Quelle virile énergie, quel dévouement à Dieu nous révèlent les démarches de cette noble fille du roi détrôné des Burgondes, qui, sous l'œil soupçonneux de l'usurpateur meurtrier de sa famille,
attend l'heure du ciel dans l'exercice de la charité et le silence de l'oraison : jusqu'à ce que, le moment venu enfin, ne prenant conseil que de l'Esprit-Saint et d'elle-même, elle s'élance pour
conquérir au Christ cet époux, qu'elle ne connaît pas encore, avec une vaillance qui dépasse celle des guerriers formant son escorte !
La force et la beauté sont véritablement sa parure au jour des noces ; le cœur de Clovis a bientôt compris que les conquêtes réservées à cette épouse, l'emporteront sur le butin ravi
jusque-là par ses armes. Clotilde, au reste, a trouvé sur les rives de la Seine son œuvre préparée ; depuis cinquante ans, Geneviève est debout, défendant Paris contre l'invasion des hordes
païennes, et n'attendant que le baptême du roi des Francs pour lui ouvrir ses portes.
Toutefois, lorsque dans cette même nuit de Noël qui vit Notre-Dame donner au monde l'Enfant divin, Clotilde a
enfanté pour Marie à l'Eglise son peuple premier-né, l'œuvre est loin d'être achevée ; il
s'agit de faire maintenant de ce peuple nouveau, dans les labeurs d'une lente éducation, la nation très chrétienne.
L'élue de Dieu et de Notre-Dame ne défaille point à sa tâche maternelle. Que de larmes pourtant il lui faudra verser encore ! que d'angoisses sur des fils dont la violence de race semble
indomptable, livrés par l'exubérance même de leur riche nature à la fougue des passions qui les pousse en aveugles aux crimes les plus atroces ! Les petits-fils qui grandissaient près d'elle,
massacrés dans un infâme guet-apens par des oncles perfides ; des guerres fratricides, promenant la dévastation sur tout ce territoire de la vieille Gaule qu'elle avait purgé du paganisme et de
l'hérésie ; et, comme pour compenser l'amertume des discordes intestines par une autre douleur du moins plus glorieuse , sa fille chérie , Clotilde la jeune, mourant
d'épuisement à la suite des sévices endurés pour sa foi de la part d'un époux arien : tout montre assez à la reine des Francs que si le ciel l'a choisie pour être
leur mère, il entend lui en laisser la peine aussi bien que l'honneur.

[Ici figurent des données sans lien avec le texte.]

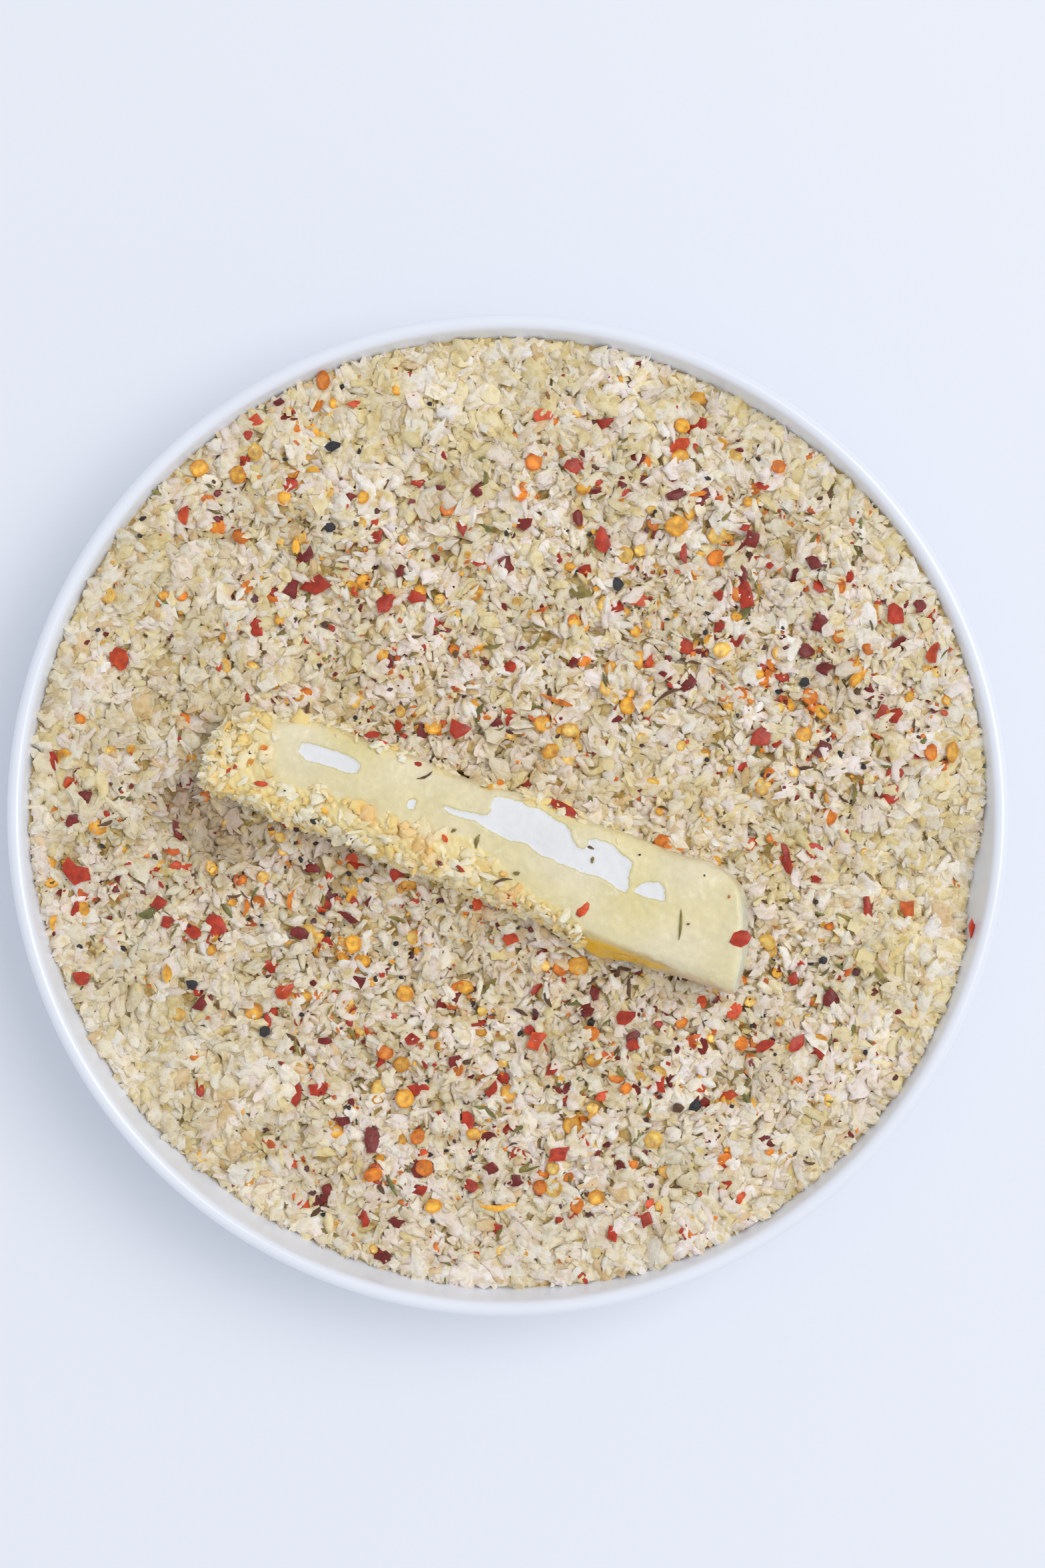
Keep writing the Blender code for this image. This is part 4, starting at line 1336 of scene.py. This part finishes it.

Ainsi le Christ traite les siens, quand ils ont sa confiance.
Clotilde l'a compris : depuis longtemps déjà, veuve de son époux, privée de l'assistance de Geneviève qui a suivi de près Clovis au tombeau, elle s'est retirée près du sépulcre de son
glorieux précurseur, le thaumaturge des Gaules, pour y continuer avec l'aide de Martin, dans le secret de la prière et l'héroïsme de la foi qui soutint son enfance, la préparation du
nouveau peuple à ses grandes destinées.
Travail immense, auquel une seule vie ne pourrait suffire ! Mais la vie de Clotilde, qui ne doit point voir
s'achever la transformation tant désirée, ne se clora pas qu'elle n'ait, à Tours, serré dans ses
bras Radegonde, son illustre belle-fille ; investie de sa sublime maternité dans une étreinte suprême, elle l'envoie poursuivre près de la tombe d'Hilaire, cet autre vrai père de la patrie,
l'intercession toute-puissante qui fera la nation.

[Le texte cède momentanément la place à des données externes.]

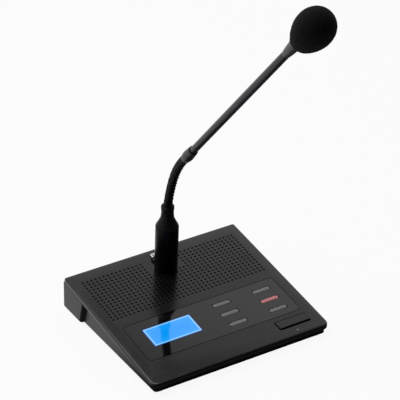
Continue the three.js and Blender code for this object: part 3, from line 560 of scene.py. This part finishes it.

Puis, lorsque Radegonde elle-même, sa tâche de souffrance et d'amour accomplie, devra quitter la terre, Bathilde bientôt paraîtra, consommant l'œuvre en ce siècle septième, dont on a pu dire
qu'il sembla comme celui où, prêt enfin pour sa mission, "le Franc fut fiancé à l'Eglise et armé chevalier de Dieu."
Clotilde, Radegonde, Bathilde, mères de la France, se présentent à nous reconnaissables toutes les trois aux mêmes
traits pour leurs fils : préparées toutes trois, dès le début de la vie, au dévouement qu'exige leur grande mission, par les mêmes épreuves, la captivité, l'esclavage, par le massacre ou la perte
des leurs ; toutes trois ne portant sur le trône que l'indomptable amour du Christ-Roi et le désir de lui donner leur peuple ; toutes trois enfin déposant le diadème au plus tôt, afin de pouvoir,
prosternées devant Dieu dans la retraite et la pénitence, atteindre plus sûrement l'unique but de leur ambition maternelle et royale. Héritières d'Abraham en toute vérité, elles ont trouvé dans
sa foi la fécondité qui les rendit mères des multitudes que si longtemps notre sol, arrosé de leurs larmes, produisit sans compter pour le ciel.